Bref, nous avons tous intérêt à ce que nos comptes publics soient des comptes solides, qui nous permettent d'envisager l'avenir avec des marges de manoeuvre, qui permettent à notre nation, à notre démocratie, de vivre et à vous, ses parlementaires, de faire des choix qui ne soient pas contraints.

Vous avez évoqué le sujet des collectivités locales. L'objectif que je partage avec le Premier ministre est simple. Les communes vivent sur des mandats de six ans ; l'État, lui, est contraint par l'annualité de son budget. Nous ne pouvons pas travailler ainsi, car cela est source de frustrations, d'incompréhensions et de beaucoup d'inefficacité. Nous devons aux élus locaux de la prévisibilité ; nous devons tous, et eux aussi, être en mesure de contribuer pleinement à cet effort national.

Nous n'opposons pas les Français entre eux, mais nous voulons retrouver de la confiance. Pour cela, il faut de la transparence, il faut dire où nous en sommes et où nous allons. Où nous allons, c'est fort simple : c'est arrêter de faire augmenter notre dette et les charges d'intérêts qui lui sont liées. (M. François Patriat applaudit.)

Mme Cécile Cukierman. Mais vous ne réclamez pas la même chose à tous les Français !

M. le président.
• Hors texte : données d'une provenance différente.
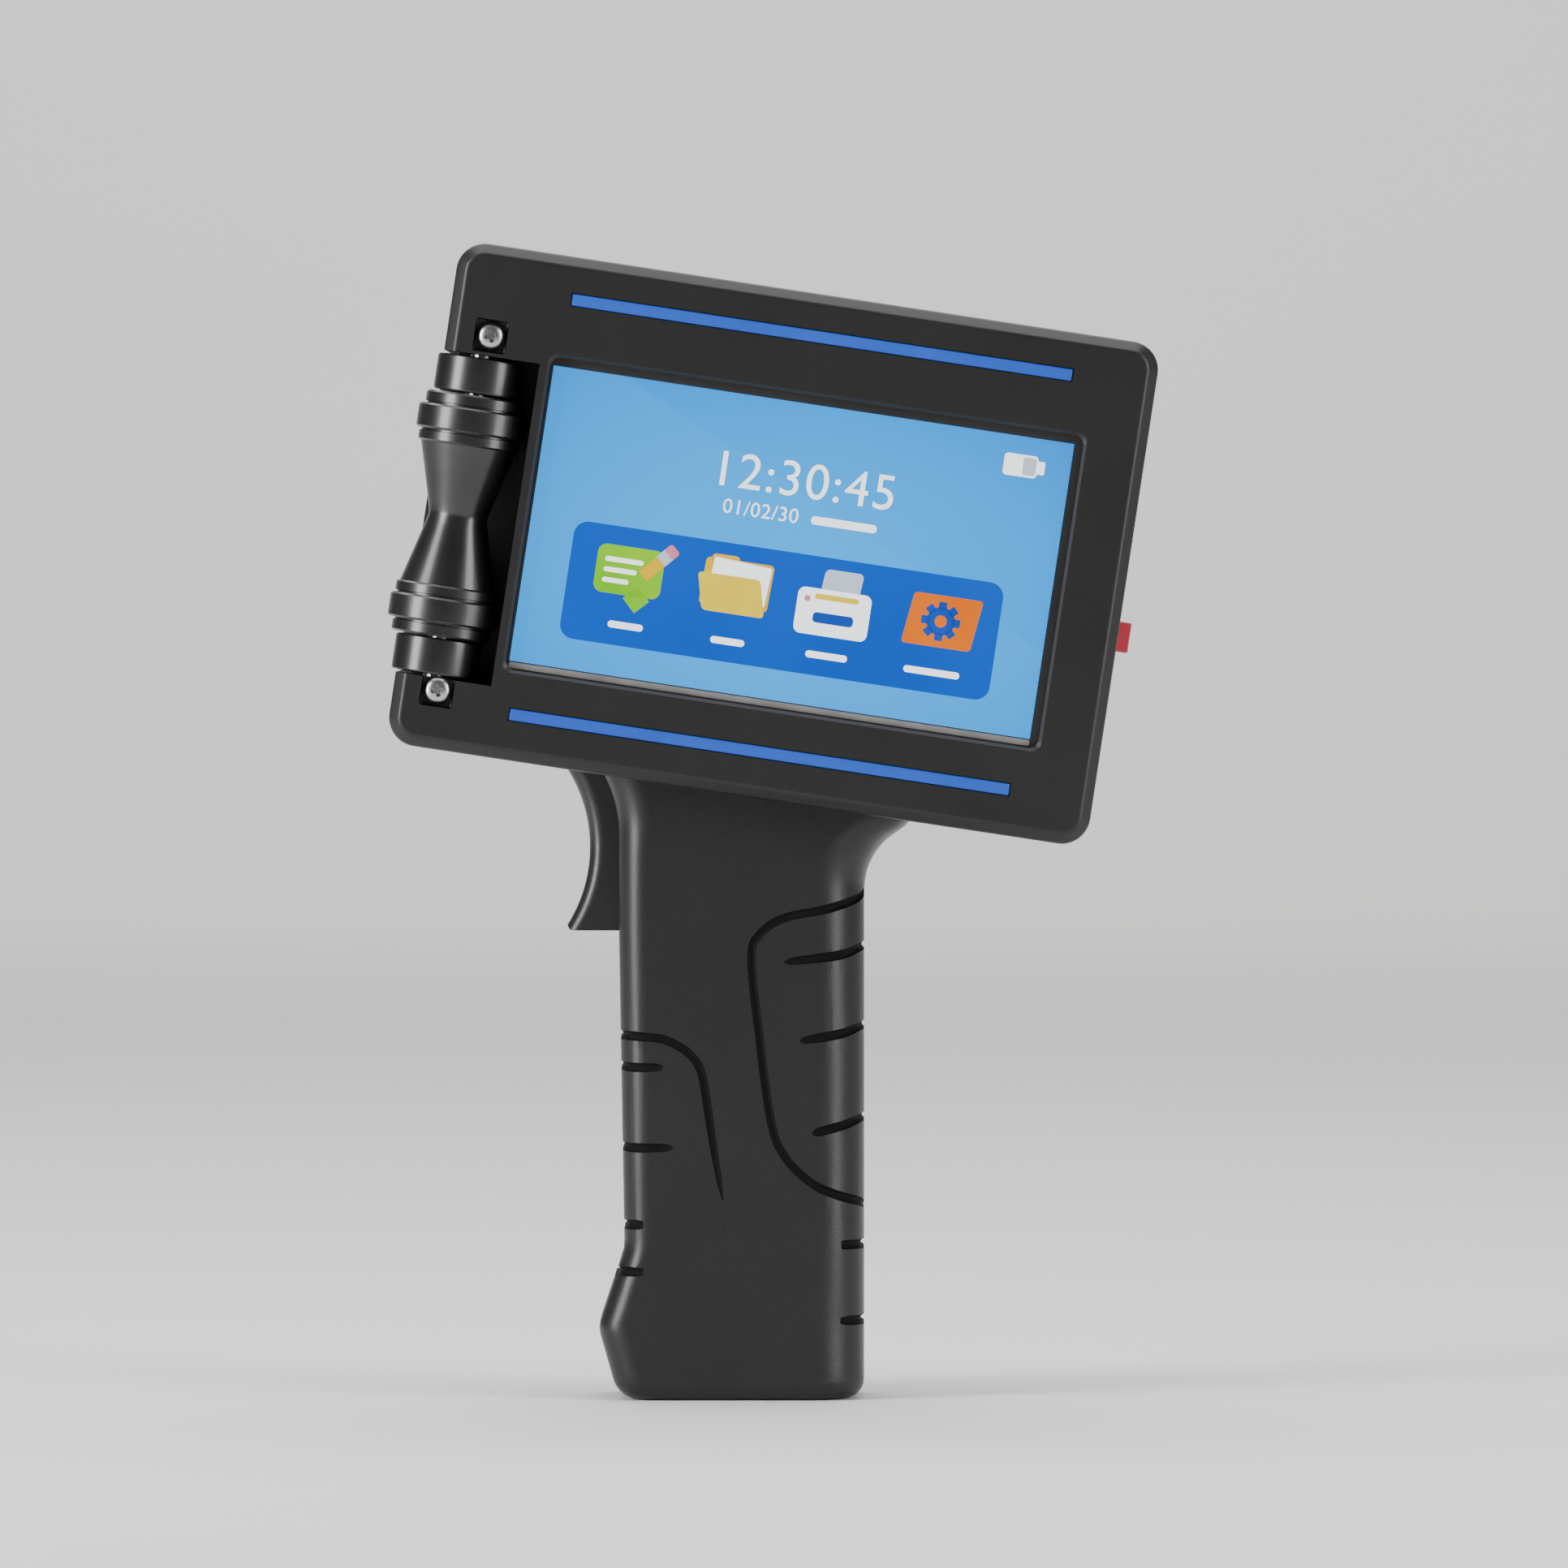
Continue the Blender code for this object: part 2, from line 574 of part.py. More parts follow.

La parole est à M. Pierre Barros, pour la réplique.

M. Pierre Barros. Madame la ministre, pardonnez-moi, mais c'est à vous de prendre conscience de la réalité de ce que vivent les collectivités.

Certes, il faut trouver de nouvelles recettes, mais cela ne peut pas se faire sur le dos de celles et de ceux qui savent équilibrer leur budget et se serrent déjà la ceinture.

M. Michel Savin. Très bien !

M. Pierre Barros. La situation financière de la France, c'est votre bilan, vos choix politiques, votre responsabilité, et non pas celle des collectivités ! (Applaudissements sur les travées du groupe CRCE-K, ainsi que sur des travées du groupe SER. - Mme Agnès Canayer et M. Michel Savin applaudissent également.)